-- Given information --
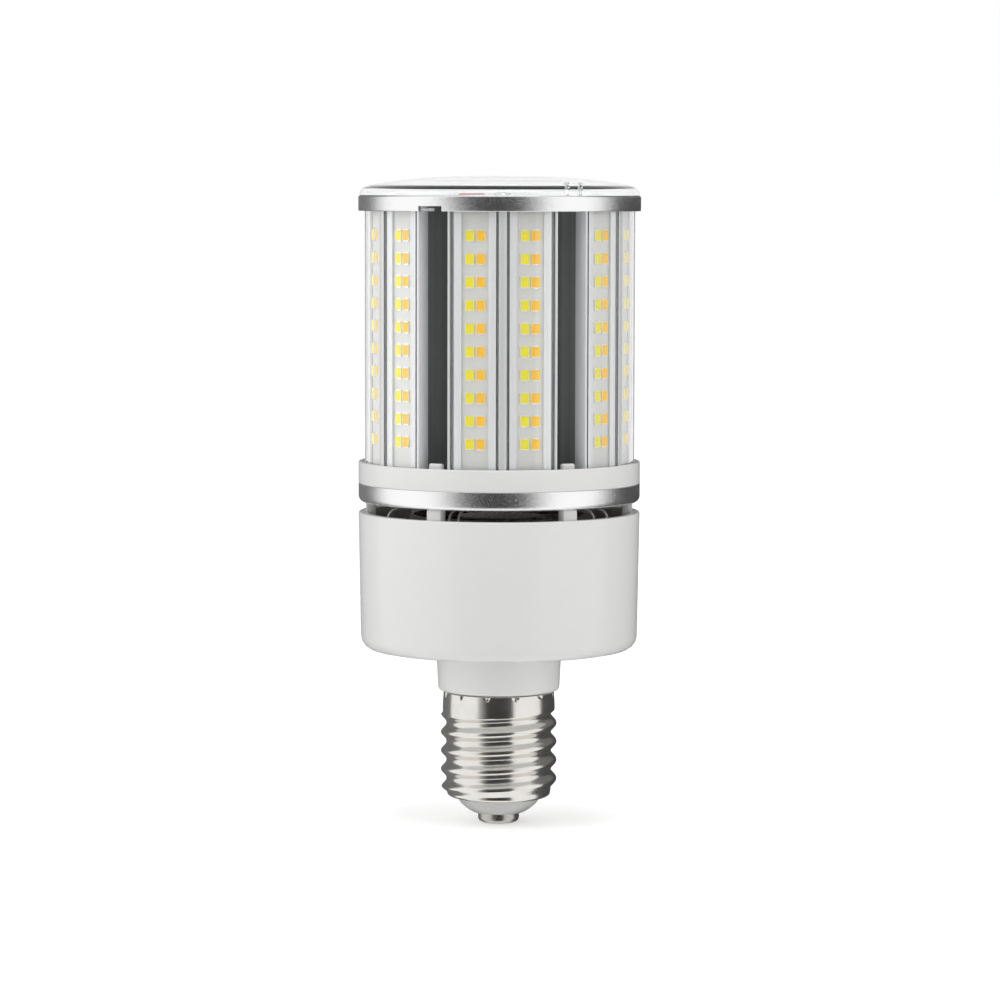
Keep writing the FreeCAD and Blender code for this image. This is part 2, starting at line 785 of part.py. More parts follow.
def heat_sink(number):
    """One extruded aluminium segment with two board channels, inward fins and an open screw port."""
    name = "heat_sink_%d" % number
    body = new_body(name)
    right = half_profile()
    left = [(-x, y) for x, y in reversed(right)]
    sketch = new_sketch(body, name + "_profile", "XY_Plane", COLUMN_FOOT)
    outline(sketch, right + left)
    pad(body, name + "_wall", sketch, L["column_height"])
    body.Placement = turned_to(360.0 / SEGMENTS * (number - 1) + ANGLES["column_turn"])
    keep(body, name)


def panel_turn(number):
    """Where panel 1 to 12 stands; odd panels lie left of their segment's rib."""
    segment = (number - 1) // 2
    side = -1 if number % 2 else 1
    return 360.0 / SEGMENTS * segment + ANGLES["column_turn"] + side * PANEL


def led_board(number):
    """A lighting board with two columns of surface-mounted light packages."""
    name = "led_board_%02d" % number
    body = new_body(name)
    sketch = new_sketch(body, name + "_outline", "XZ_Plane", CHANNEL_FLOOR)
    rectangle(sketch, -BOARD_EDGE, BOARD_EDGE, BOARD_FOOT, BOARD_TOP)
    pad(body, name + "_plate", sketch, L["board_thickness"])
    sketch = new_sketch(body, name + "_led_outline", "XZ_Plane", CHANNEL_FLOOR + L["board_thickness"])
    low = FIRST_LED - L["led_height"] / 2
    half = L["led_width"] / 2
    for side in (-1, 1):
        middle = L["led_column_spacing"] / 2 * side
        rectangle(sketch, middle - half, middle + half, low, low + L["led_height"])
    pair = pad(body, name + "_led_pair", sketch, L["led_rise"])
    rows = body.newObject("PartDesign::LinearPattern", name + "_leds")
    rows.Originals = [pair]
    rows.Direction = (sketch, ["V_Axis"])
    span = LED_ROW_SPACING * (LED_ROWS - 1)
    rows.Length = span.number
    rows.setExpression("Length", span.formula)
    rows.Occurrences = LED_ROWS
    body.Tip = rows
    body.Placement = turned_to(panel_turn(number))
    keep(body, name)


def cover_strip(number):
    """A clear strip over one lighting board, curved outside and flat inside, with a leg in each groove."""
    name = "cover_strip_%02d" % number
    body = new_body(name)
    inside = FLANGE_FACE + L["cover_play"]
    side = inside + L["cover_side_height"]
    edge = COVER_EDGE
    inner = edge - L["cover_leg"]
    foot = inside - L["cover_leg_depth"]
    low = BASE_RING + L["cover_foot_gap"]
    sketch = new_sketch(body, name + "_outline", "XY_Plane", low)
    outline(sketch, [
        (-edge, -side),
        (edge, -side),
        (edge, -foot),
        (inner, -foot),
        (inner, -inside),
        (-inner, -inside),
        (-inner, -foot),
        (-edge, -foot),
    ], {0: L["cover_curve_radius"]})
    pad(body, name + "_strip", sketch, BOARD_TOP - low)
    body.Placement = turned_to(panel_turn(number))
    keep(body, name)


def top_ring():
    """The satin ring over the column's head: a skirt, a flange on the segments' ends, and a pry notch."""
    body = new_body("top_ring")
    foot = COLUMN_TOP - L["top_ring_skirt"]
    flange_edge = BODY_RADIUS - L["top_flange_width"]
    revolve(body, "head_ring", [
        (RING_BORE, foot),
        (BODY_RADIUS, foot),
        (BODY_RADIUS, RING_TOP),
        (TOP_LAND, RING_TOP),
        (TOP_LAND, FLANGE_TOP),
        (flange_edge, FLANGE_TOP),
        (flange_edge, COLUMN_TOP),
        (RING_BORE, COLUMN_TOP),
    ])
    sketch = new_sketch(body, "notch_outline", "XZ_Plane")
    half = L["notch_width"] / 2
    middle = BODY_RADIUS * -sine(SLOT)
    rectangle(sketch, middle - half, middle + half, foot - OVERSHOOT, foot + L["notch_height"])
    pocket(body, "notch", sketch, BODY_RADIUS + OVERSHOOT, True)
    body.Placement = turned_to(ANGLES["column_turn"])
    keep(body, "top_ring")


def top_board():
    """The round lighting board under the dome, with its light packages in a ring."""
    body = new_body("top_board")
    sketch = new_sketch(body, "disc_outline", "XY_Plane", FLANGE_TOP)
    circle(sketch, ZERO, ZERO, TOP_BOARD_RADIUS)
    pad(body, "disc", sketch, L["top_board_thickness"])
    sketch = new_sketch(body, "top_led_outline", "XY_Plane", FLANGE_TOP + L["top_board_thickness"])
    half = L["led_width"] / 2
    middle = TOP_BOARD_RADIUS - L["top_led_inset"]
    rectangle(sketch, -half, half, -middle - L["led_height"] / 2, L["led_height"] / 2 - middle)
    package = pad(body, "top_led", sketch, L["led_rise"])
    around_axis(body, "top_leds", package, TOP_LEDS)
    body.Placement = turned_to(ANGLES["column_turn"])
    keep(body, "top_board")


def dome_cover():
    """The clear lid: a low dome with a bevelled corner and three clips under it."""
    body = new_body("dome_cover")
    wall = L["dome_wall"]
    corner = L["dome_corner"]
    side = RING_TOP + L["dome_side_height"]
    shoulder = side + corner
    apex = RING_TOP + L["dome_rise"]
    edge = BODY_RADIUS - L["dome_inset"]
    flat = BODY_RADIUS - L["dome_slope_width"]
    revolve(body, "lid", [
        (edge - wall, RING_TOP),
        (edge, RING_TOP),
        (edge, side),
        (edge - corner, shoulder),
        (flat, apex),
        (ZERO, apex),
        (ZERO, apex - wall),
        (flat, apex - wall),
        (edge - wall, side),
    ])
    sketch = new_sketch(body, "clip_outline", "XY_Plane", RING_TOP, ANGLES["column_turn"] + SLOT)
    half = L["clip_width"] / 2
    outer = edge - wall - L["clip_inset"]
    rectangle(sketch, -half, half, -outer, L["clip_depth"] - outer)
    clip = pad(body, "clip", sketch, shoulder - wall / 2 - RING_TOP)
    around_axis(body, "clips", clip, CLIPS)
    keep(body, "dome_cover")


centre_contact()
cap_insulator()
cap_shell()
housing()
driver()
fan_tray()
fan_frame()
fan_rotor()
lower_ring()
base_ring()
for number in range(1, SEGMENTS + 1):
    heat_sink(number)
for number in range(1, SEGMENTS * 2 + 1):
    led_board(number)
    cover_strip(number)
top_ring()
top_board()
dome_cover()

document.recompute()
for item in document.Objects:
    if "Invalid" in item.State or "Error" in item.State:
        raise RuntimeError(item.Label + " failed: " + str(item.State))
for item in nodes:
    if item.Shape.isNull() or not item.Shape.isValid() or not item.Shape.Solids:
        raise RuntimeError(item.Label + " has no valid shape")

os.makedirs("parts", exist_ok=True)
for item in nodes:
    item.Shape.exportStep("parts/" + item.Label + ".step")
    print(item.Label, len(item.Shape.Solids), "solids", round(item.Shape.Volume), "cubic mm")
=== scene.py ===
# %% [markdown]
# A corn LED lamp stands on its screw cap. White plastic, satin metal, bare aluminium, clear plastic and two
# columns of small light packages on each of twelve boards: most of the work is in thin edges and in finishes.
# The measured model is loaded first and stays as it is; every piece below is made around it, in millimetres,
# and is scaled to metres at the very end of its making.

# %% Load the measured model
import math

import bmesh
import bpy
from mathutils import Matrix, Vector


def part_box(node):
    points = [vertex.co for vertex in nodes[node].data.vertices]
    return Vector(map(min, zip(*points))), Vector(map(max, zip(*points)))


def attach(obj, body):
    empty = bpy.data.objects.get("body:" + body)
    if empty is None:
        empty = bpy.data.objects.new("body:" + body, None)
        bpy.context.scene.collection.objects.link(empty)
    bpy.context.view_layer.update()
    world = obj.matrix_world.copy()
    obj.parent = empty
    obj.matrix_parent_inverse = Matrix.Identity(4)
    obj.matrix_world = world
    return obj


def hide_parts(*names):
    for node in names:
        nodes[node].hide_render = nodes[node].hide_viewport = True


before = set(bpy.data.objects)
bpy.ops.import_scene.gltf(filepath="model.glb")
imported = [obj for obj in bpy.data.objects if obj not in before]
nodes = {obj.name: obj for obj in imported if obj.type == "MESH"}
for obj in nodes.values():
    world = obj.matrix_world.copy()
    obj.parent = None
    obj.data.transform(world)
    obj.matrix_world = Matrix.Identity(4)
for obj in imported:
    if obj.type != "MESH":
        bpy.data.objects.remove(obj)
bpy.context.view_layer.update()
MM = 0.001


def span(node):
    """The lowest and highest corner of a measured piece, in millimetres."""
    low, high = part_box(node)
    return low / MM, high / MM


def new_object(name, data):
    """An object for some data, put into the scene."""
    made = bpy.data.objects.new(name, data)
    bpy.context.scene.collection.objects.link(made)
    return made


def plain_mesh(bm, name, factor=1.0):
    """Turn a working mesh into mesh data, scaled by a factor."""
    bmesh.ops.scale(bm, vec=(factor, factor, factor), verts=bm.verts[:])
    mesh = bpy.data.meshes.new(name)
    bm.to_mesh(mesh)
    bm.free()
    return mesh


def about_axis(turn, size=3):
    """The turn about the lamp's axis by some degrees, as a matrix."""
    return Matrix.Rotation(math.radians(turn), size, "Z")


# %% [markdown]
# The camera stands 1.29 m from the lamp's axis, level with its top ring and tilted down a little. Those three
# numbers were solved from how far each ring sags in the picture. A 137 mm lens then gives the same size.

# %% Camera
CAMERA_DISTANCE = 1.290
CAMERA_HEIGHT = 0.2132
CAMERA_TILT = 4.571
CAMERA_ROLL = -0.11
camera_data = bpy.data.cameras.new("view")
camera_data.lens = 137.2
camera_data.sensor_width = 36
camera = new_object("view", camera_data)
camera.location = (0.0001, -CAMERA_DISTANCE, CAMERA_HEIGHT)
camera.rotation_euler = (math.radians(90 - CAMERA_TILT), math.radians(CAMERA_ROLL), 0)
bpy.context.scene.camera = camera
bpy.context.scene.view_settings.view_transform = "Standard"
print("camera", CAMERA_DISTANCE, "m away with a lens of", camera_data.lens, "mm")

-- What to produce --
Using the data above, restate word for word the lines from its opening line through the line that contains "return 360.0 /", and no more.

-- Answer for the task --
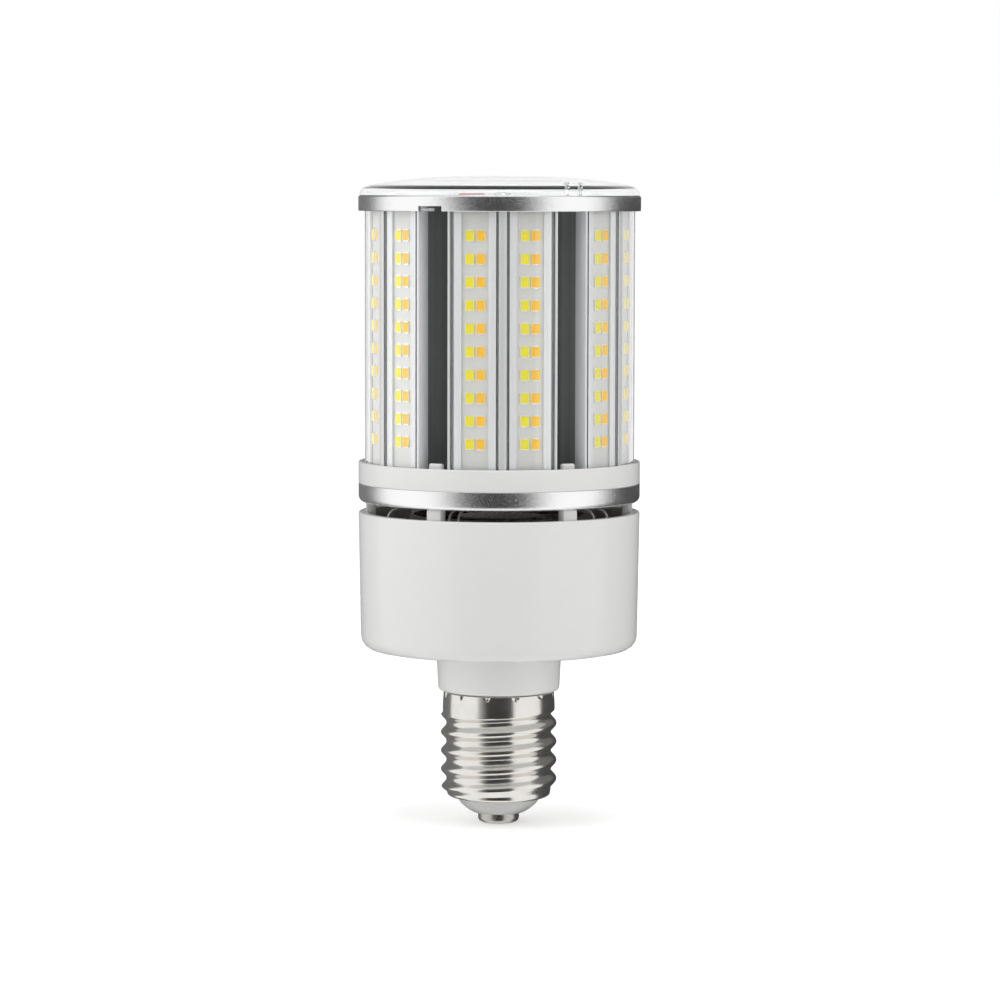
Keep writing the FreeCAD and Blender code for this image. This is part 2, starting at line 785 of part.py. More parts follow.
def heat_sink(number):
    """One extruded aluminium segment with two board channels, inward fins and an open screw port."""
    name = "heat_sink_%d" % number
    body = new_body(name)
    right = half_profile()
    left = [(-x, y) for x, y in reversed(right)]
    sketch = new_sketch(body, name + "_profile", "XY_Plane", COLUMN_FOOT)
    outline(sketch, right + left)
    pad(body, name + "_wall", sketch, L["column_height"])
    body.Placement = turned_to(360.0 / SEGMENTS * (number - 1) + ANGLES["column_turn"])
    keep(body, name)


def panel_turn(number):
    """Where panel 1 to 12 stands; odd panels lie left of their segment's rib."""
    segment = (number - 1) // 2
    side = -1 if number % 2 else 1
    return 360.0 / SEGMENTS * segment + ANGLES["column_turn"] + side * PANEL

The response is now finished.